Required work.
Restate word for word the lines beginning at the one that contains "nodes.update(eyes)" and ending at the one that contains "bpy.context.scene.collection.objects.link(empty)"; include both and nothing else.

Supplied information.
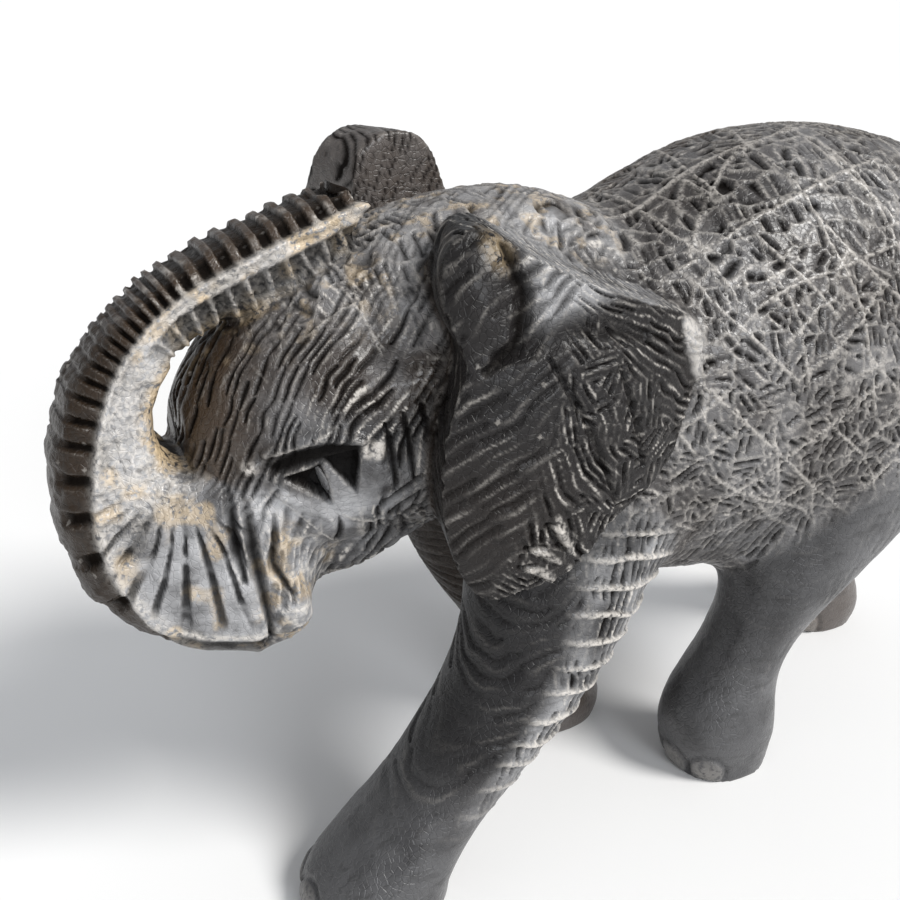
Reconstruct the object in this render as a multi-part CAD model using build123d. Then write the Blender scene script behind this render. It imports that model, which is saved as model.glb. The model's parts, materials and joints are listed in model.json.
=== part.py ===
"""Carved hardwood elephant with its trunk curled back over its forehead, in mid stride.

Frame: +X is the way the elephant faces, +Y is its left, +Z is up, and the soles stand on z = 0.
Everything is in millimetres. The figure is blocked out in the sections that a carver works in, each
of them a solid that meets its neighbours face to face. The stations below are measured from a point
under the middle of the barrel. At the end every node moves along X, so that the origin is under the
middle of the figure's length.
"""

import os
from math import cos, pi, sin

from build123d import *

# ---- driving dimensions -------------------------------------------------------------------------
BACK_HEIGHT = 194.5  # top of the back above the floor
BELLY_HEIGHT = 66.0  # lowest point of the belly
TORSO_HALF_WIDTH = 52.0
SKULL_HALF_WIDTH = 37.5
TRACK = 28.0  # each foot's centre from the middle plane
FOOT_RADIUS = 20.0
TRUNK_HALF_WIDTH = 13.0
TRUNK_FULLNESS = 0.13  # how far the trunk's section fills out its corners, 0 for an ellipse
LEG_FULLNESS = 0.03
EYE_RADIUS = 5.0
EYE_PLACE = (105.0, 25.5, 127.0)

# Torso stations from rump to neck: x, underside z, top z, half width.
TORSO_STATIONS = [
    (-134, 118, 142, 12),
    (-129, 99, 158, 25),
    (-118, 84, 172, 36),
    (-98, 72, 184, 46),
    (-72, 67.5, 192, 51),
    (-45, BELLY_HEIGHT, BACK_HEIGHT, TORSO_HALF_WIDTH),
    (-18, 67.5, 190.5, 51.5),
    (6, 71, 181, 49),
    (28, 77, 174, 45),
    (48, 87, 172, 38),
    (62, 103, 166, 28),
]

# Skull stations from nape to face: x, underside z, top z, half width.
SKULL_STATIONS = [
    (14, 118, 170, 24),
    (26, 108, 180, 33),
    (44, 103, 184.5, 37),
    (64, 101, 183, SKULL_HALF_WIDTH),
    (84, 101, 178, 35),
    (101, 100, 171, 31.5),
    (115, 100, 162, 26.5),
    (125, 104, 152, 20),
    (131, 113, 142, 12),
]

# Trunk stations from root to tip: x and z of the line that faces the forehead, x and z of the line
# that faces away from it, and the half width there. The tip rests on the crown of the skull.
TRUNK_STATIONS = [
    ((106, 127), (99, 104), 18),
    ((118, 130), (108, 79), 25),
    ((127, 129.5), (119, 74.5), 24),
    ((132.5, 129.5), (133, 77.5), 21),
    ((135.5, 131), (147, 84), 18),
    ((137.5, 133.5), (158.5, 97), 15.5),
    ((138.5, 137.5), (163, 115), 14),
    ((138.3, 143), (162.5, 133), TRUNK_HALF_WIDTH),
    ((136, 148.5), (157, 149.5), 12.5),
    ((131.5, 153.8), (148, 161), 12.5),
    ((125, 158), (136, 171.5), 12),
    ((116, 160.5), (122, 179), 12),
    ((107, 162), (108, 184), 11.5),
    ((97, 166), (96, 188), 11.5),
    ((88, 170), (86, 190.5), 10.5),
]

# Leg stations from the sole up: z, x, distance from the middle plane, half length, half width.
LEG_FRONT_LEFT = [
    (0, 95, TRACK, 19, 18),
    (9, 94, TRACK, FOOT_RADIUS, 19),
    (22, 84, TRACK, 18, 17.5),
    (40, 68, TRACK + 1, 18.5, 17),
    (60, 53, TRACK + 2, 21, 18),
    (82, 42, TRACK + 1, 25, 19),
    (104, 36, TRACK - 2, 27, 19),
    (124, 32, TRACK - 6, 20, 15),
]
LEG_FRONT_RIGHT = [
    (0, 11, TRACK, 19, 18),
    (9, 11, TRACK, FOOT_RADIUS, 19),
    (24, 14, TRACK, 16.5, 16.5),
    (42, 22, TRACK + 1, 16.5, 16.5),
    (62, 31, TRACK + 2, 20, 18),
    (82, 36, TRACK + 1, 24, 19),
    (104, 36, TRACK - 2, 27, 19),
    (124, 32, TRACK - 6, 20, 15),
]
LEG_REAR_LEFT = [
    (0, -27, TRACK - 7, 15, 14.5),
    (10, -26.5, TRACK - 7, 17.5, 16),
    (24, -26, TRACK - 6, 16.5, 15.5),
    (38, -30, TRACK - 5, 13.5, 13.5),
    (52, -36, TRACK - 3, 14, 14),
    (70, -45, TRACK, 20, 17),
    (90, -58, TRACK, 29, 20),
    (112, -70, TRACK - 3, 34, 20),
    (132, -76, TRACK - 8, 27, 15),
]
LEG_REAR_RIGHT = [
    (0, -116, TRACK + 6, 15.5, 15),
    (9, -116, TRACK + 6, 17.5, 16.5),
    (22, -113, TRACK + 5, 15.5, 15),
    (40, -104, TRACK + 4, 14, 14.5),
    (58, -94, TRACK + 3, 17.5, 16.5),
    (76, -85, TRACK + 2, 25, 19),
    (94, -79, TRACK, 31, 20),
    (112, -77, TRACK - 3, 34, 20),
    (132, -76, TRACK - 8, 27, 15),
]

# Ear outlines from the side, x and z: the knob at the top front, then back along the roll to the rear
# corner, down to the notch over the shoulder, round the lobe and up the front edge. The right ear is
# cocked higher at the front and falls away faster behind.
EAR_LOWER_OUTLINE = [
    (18, 140),
    (28, 122),
    (41, 114),
    (50, 103),
    (62, 98),
    (73, 96),
    (81, 106),
    (85, 122),
    (84, 142),
    (80, 158),
]
EAR_LEFT_OUTLINE = [(83, 176), (76, 184), (66, 180), (50, 172), (30, 164), (14, 153)] + EAR_LOWER_OUTLINE
EAR_RIGHT_OUTLINE = [(84, 182), (76, 196), (65, 195), (56, 178), (38, 162), (16, 150)] + EAR_LOWER_OUTLINE
EAR_DOME_CENTRE = (50.0, 0.0, 134.0)
EAR_DOME_RADII = (66.0, 57.0, 84.0)
EAR_INNER_Y = 22.0  # the ear starts this far from the middle plane, where the skull doesn't fill it
EAR_UNDERCUT = 0.3  # how far back the front edge leans for each millimetre inward
RIGHT_EAR_RISE = 12.0  # how much taller the right ear's dome is

# Lower jaw stations from throat to lip: x, z, half width, half height.
JAW_STATIONS = [
    (70, 108, 13, 8),
    (82, 104, 17, 11),
    (95, 101, 16, 12),
    (106, 99, 12, 10),
    (113, 97, 7, 6),
]

# Tail stations from root to tuft: centre and radius. It lies against the rump.
TAIL_STATIONS = [
    ((-129, 0, 154), 6.5),
    ((-136, 1.5, 141), 5.5),
    ((-137.5, 3, 123), 4.6),
    ((-133.5, 3.5, 105), 4.0),
    ((-127, 3.5, 91), 3.8),
    ((-121.5, 3, 80), 5.2),
    ((-119, 2, 69), 4.8),
    ((-118.5, 1, 60), 2.2),
]


# ---- shapes -------------------------------------------------------------------------------------
def ring(plane, half_x, half_y, fullness=0.0):
    """A closed oval section in four quarters, which meet on the plane's own X and Y."""
    quarters = []
    for quarter in range(4):
        start, end = quarter * pi / 2, (quarter + 1) * pi / 2
        points = []
        for angle in (start, (start + end) / 2, end):
            grow = 1 + fullness * sin(2 * angle) ** 2
            points.append((half_x * grow * cos(angle), half_y * grow * sin(angle)))
        tangents = [(-half_x * sin(angle), half_y * cos(angle)) for angle in (start, end)]
        quarters.append(Spline(*points, tangents=tangents))
    return plane * make_face(quarters)


def curling_body(rings):
    """A solid through sections that turn a long way round, joined span by span."""
    body = loft(rings[:2], ruled=True)
    for near, far in zip(rings[1:], rings[2:]):
        body += loft([near, far], ruled=True)
    return body


def across_x(x, z):
    """The upright plane across the figure at x, with its own X along the figure's Y."""
    return Plane(origin=(x, 0, z), x_dir=(0, 1, 0), z_dir=(1, 0, 0))


def upright_body(stations):
    """A solid along X through sections given by their underside, top and half width."""
    rings = []
    for x, low, high, half_width in stations:
        rings.append(ring(across_x(x, (low + high) / 2), half_width, (high - low) / 2))
    return loft(rings)


def trunk_body():
    """The trunk, through boxy sections that each span from its inner to its outer line."""
    rings = []
    for inner, outer, half_width in TRUNK_STATIONS:
        near, far = Vector(inner[0], 0, inner[1]), Vector(outer[0], 0, outer[1])
        across = far - near
        plane = Plane(origin=(near + far) / 2, x_dir=(0, 1, 0), z_dir=across.cross(Vector(0, 1, 0)))
        rings.append(ring(plane, half_width, across.length / 2, TRUNK_FULLNESS))
    return curling_body(rings)


def leg_body(stations, side):
    """A leg on one side, through level sections from the sole up."""
    rings = []
    for z, x, y, half_x, half_y in stations:
        rings.append(ring(Plane(origin=(x, side * y, z)), half_x, half_y, LEG_FULLNESS))
    return loft(rings)


def ear_body(outline, side, rise=0.0):
    """An ear on one side: a domed outer face inside the outline, undercut along its front edge."""
    far_y = EAR_DOME_RADII[1] + 10.0
    lean = EAR_UNDERCUT * (far_y - EAR_DOME_RADII[1] * 0.9)
    points = [(x + lean, side * far_y, z) for x, z in outline]
    inward = Vector(-EAR_UNDERCUT, -side, 0)
    depth = (far_y - EAR_INNER_Y) * inward.length
    block = extrude(make_face(Spline(*points, periodic=True)), amount=depth, dir=inward.normalized())
    radii = (EAR_DOME_RADII[0], EAR_DOME_RADII[1], EAR_DOME_RADII[2] + rise)
    return block & (Pos(*EAR_DOME_CENTRE) * scale(Sphere(1), by=radii))


def jaw_body():
    """The lower jaw, a small keel under the cheeks."""
    return loft([ring(across_x(x, z), width, height) for x, z, width, height in JAW_STATIONS])


def tail_body():
    """The tail, through round sections square to its run, with a swollen tuft near its end."""
    points = [Vector(*p) for p, _ in TAIL_STATIONS]
    last = len(points) - 1
    rings = []
    for i, (_, radius) in enumerate(TAIL_STATIONS):
        along = points[min(i + 1, last)] - points[max(i - 1, 0)]
        rings.append(ring(Plane(origin=points[i], x_dir=(0, 1, 0), z_dir=along), radius, radius))
    return curling_body(rings)


def eye_body(side):
    """An eyeball, let into the side of the skull."""
    x, y, z = EYE_PLACE
    return Pos(x, side * y, z) * Sphere(EYE_RADIUS)


# ---- the figure ---------------------------------------------------------------------------------
def build():
    """Every node, each cut back so that it meets its neighbours face to face."""
    eyes = {"eye_left": eye_body(1), "eye_right": eye_body(-1)}
    torso = upright_body(TORSO_STATIONS)
    skull = upright_body(SKULL_STATIONS)
    legs = {
        "leg_front_left": leg_body(LEG_FRONT_LEFT, 1) - torso - skull,
        "leg_front_right": leg_body(LEG_FRONT_RIGHT, -1) - torso - skull,
        "leg_rear_left": leg_body(LEG_REAR_LEFT, 1) - torso,
        "leg_rear_right": leg_body(LEG_REAR_RIGHT, -1) - torso,
    }
    whole_trunk = trunk_body()
    ear_left = ear_body(EAR_LEFT_OUTLINE, 1) - skull - torso - legs["leg_front_left"]
    ear_right = ear_body(EAR_RIGHT_OUTLINE, -1, RIGHT_EAR_RISE) - skull - torso - legs["leg_front_right"]
    nodes = {
        "torso": torso,
        "head": skull - torso - eyes["eye_left"] - eyes["eye_right"],
        "lower_jaw": jaw_body() - skull - whole_trunk - ear_left - ear_right,
        "trunk": whole_trunk - skull,
        "ear_left": ear_left,
        "ear_right": ear_right,
        "tail": tail_body() - torso,
    }
    nodes.update(legs)
    nodes.update(eyes)
    return centred(nodes)


def centred(nodes):
    """The nodes moved along X, so that the origin is under the middle of the figure's length."""
    boxes = [shape.bounding_box() for shape in nodes.values()]
    middle = (min(box.min.X for box in boxes) + max(box.max.X for box in boxes)) / 2
    return {name: Pos(-middle, 0, 0) * shape for name, shape in nodes.items()}


if __name__ == "__main__":
    os.makedirs("parts", exist_ok=True)
    for name, shape in build().items():
        print(name, "solids", len(shape.solids()), "volume", round(shape.volume))
        export_step(shape, f"parts/{name}.step")
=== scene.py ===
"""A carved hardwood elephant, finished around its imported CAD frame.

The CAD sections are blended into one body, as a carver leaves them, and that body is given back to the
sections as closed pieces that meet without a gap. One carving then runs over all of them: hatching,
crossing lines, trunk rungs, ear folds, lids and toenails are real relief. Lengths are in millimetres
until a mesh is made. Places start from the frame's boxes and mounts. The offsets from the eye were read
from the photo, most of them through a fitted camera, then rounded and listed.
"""

import itertools
import json
import math

import bpy
import numpy as np
import openvdb as vdb
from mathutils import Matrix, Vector


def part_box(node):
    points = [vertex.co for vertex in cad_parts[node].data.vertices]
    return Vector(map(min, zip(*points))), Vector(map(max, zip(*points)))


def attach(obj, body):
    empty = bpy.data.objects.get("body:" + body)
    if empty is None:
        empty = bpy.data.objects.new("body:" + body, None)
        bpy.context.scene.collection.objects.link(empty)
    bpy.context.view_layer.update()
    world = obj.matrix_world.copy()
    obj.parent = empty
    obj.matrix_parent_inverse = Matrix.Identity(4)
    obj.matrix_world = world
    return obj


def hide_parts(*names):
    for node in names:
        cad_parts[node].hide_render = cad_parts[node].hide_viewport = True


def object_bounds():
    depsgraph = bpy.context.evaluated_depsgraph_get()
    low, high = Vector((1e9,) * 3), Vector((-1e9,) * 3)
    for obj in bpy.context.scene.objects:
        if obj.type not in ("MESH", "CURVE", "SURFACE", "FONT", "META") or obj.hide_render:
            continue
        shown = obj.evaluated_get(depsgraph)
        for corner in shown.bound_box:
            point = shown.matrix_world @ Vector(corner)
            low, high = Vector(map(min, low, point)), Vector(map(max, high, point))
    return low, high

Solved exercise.
    nodes.update(eyes)
    return centred(nodes)


def centred(nodes):
    """The nodes moved along X, so that the origin is under the middle of the figure's length."""
    boxes = [shape.bounding_box() for shape in nodes.values()]
    middle = (min(box.min.X for box in boxes) + max(box.max.X for box in boxes)) / 2
    return {name: Pos(-middle, 0, 0) * shape for name, shape in nodes.items()}


if __name__ == "__main__":
    os.makedirs("parts", exist_ok=True)
    for name, shape in build().items():
        print(name, "solids", len(shape.solids()), "volume", round(shape.volume))
        export_step(shape, f"parts/{name}.step")
=== scene.py ===
"""A carved hardwood elephant, finished around its imported CAD frame.

The CAD sections are blended into one body, as a carver leaves them, and that body is given back to the
sections as closed pieces that meet without a gap. One carving then runs over all of them: hatching,
crossing lines, trunk rungs, ear folds, lids and toenails are real relief. Lengths are in millimetres
until a mesh is made. Places start from the frame's boxes and mounts. The offsets from the eye were read
from the photo, most of them through a fitted camera, then rounded and listed.
"""

import itertools
import json
import math

import bpy
import numpy as np
import openvdb as vdb
from mathutils import Matrix, Vector


def part_box(node):
    points = [vertex.co for vertex in cad_parts[node].data.vertices]
    return Vector(map(min, zip(*points))), Vector(map(max, zip(*points)))


def attach(obj, body):
    empty = bpy.data.objects.get("body:" + body)
    if empty is None:
        empty = bpy.data.objects.new("body:" + body, None)
        bpy.context.scene.collection.objects.link(empty)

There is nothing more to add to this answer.